The ecosystem here is equally deserving of respect. The spruce-fir forest is a relict community, surviving at this latitude only because of the extreme elevation. The Fraser firs are under stress from the balsam woolly adelgid. The soil is thin and easily damaged. Walking off-trail does measurable harm to a system that cannot easily recover.

Maintain quiet on the trail and at viewpoints. The stillness that makes Richland Balsam powerful depends on visitors honoring it. Loud conversation, music, and performative behavior for social media diminish the experience for others and disrupt the contemplative quality that draws seekers here.

If you encounter other visitors who have found a quiet spot for meditation or contemplation, give them space. The trail offers multiple opportunities for stillness; there is no need to crowd anyone seeking solitude.

Dress for mountain conditions. Temperatures at 6,000 feet run significantly cooler than the valleys below, often by 15-20 degrees Fahrenheit.
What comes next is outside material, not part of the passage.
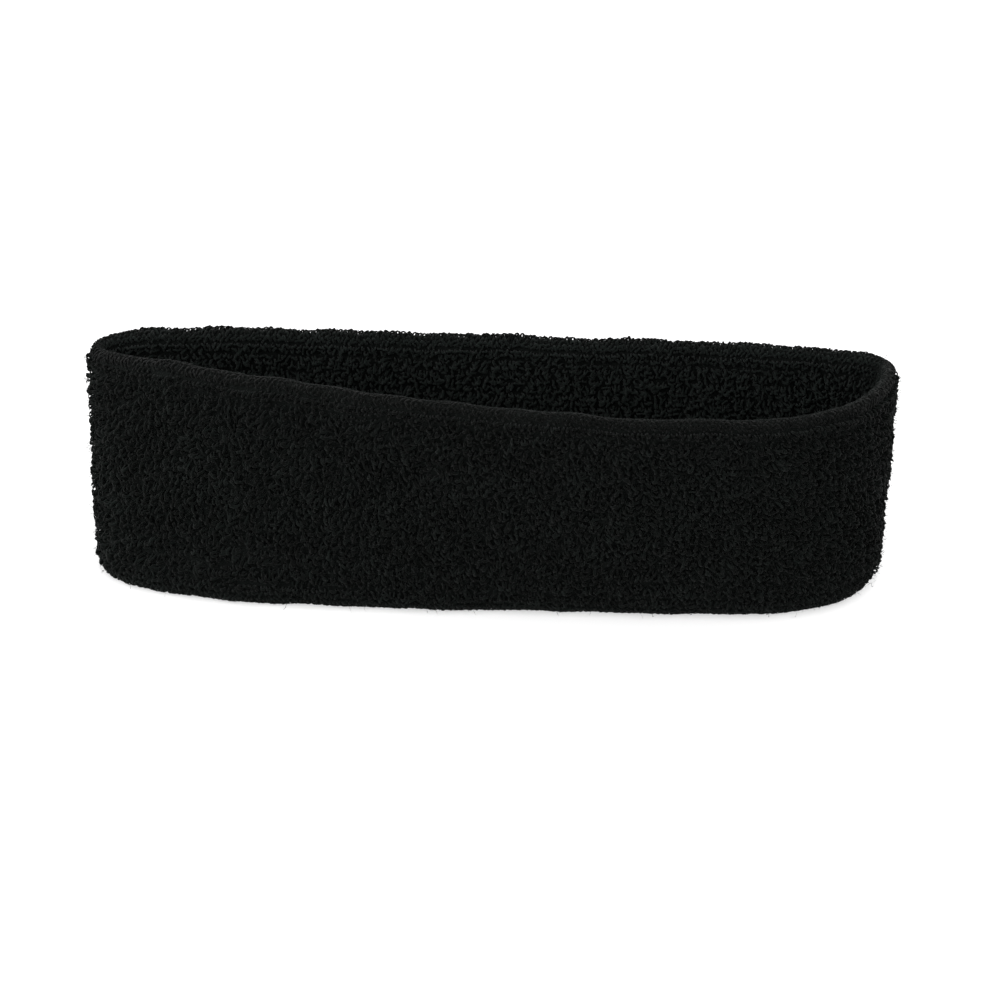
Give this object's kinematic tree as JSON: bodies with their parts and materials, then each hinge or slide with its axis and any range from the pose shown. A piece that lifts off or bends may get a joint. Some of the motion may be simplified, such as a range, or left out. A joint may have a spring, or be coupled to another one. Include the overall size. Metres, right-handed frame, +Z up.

Layers are essential, as conditions can change quickly. Sturdy footwear with good traction is recommended, as the trail can be muddy and root-crossed.

Photography is permitted throughout the site. The spruce-fir forest and mountain views offer compelling subjects, especially in fog. However, consider spending time simply seeing before reaching for the camera. The experience of Richland Balsam emerges more fully when you are present rather than constantly framing shots.

Physical offerings are not appropriate here. National Park Service regulations prohibit leaving objects behind, and the Cherokee tradition does not involve offerings at this particular site in the way some other traditions do. If you wish to offer something, make it internal: attention, gratitude, a moment of silence.

Standard Blue Ridge Parkway and National Park Service regulations apply. No camping, fires, or removal of natural materials. No pets on the trail. The parkway may close in winter due to ice and snow, making the site inaccessible during some months.